### What the task requires:
Give the lines again exactly, from the one holding "before = set(bpy.data.objects)" to the last line of the listing below, both ends included and nothing added.
** BEGIN **
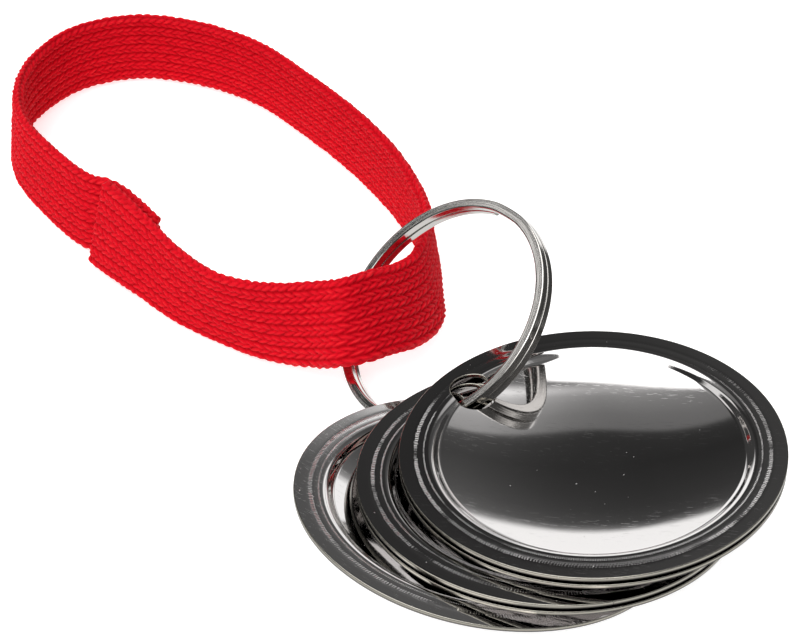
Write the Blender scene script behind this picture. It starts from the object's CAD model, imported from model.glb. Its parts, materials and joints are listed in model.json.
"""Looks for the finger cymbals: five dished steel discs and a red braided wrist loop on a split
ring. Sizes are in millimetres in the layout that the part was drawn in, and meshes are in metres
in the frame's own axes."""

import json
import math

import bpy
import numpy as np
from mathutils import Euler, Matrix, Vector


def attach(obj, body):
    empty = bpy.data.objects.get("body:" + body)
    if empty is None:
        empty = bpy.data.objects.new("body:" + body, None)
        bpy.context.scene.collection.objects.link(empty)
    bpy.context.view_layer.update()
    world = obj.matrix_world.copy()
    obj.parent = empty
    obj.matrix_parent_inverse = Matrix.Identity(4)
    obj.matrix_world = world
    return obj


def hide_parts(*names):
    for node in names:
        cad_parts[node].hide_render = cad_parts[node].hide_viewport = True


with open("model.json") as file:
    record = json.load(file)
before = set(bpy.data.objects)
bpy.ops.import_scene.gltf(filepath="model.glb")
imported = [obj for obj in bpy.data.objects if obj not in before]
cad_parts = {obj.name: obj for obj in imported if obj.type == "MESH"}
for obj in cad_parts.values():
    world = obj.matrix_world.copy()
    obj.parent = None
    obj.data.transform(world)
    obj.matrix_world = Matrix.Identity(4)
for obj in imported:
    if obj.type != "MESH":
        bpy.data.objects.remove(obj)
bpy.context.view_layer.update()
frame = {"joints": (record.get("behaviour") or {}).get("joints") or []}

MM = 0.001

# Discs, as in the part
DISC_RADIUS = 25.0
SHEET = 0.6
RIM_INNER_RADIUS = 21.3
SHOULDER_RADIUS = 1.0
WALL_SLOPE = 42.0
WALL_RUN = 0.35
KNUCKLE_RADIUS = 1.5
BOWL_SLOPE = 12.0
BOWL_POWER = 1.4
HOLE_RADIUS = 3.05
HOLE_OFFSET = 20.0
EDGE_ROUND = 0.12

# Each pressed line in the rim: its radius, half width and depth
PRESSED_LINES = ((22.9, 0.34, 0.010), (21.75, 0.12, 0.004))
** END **
### Exercise output:
before = set(bpy.data.objects)
bpy.ops.import_scene.gltf(filepath="model.glb")
imported = [obj for obj in bpy.data.objects if obj not in before]
cad_parts = {obj.name: obj for obj in imported if obj.type == "MESH"}
for obj in cad_parts.values():
    world = obj.matrix_world.copy()
    obj.parent = None
    obj.data.transform(world)
    obj.matrix_world = Matrix.Identity(4)
for obj in imported:
    if obj.type != "MESH":
        bpy.data.objects.remove(obj)
bpy.context.view_layer.update()
frame = {"joints": (record.get("behaviour") or {}).get("joints") or []}

MM = 0.001

# Discs, as in the part
DISC_RADIUS = 25.0
SHEET = 0.6
RIM_INNER_RADIUS = 21.3
SHOULDER_RADIUS = 1.0
WALL_SLOPE = 42.0
WALL_RUN = 0.35
KNUCKLE_RADIUS = 1.5
BOWL_SLOPE = 12.0
BOWL_POWER = 1.4
HOLE_RADIUS = 3.05
HOLE_OFFSET = 20.0
EDGE_ROUND = 0.12

# Each pressed line in the rim: its radius, half width and depth
PRESSED_LINES = ((22.9, 0.34, 0.010), (21.75, 0.12, 0.004))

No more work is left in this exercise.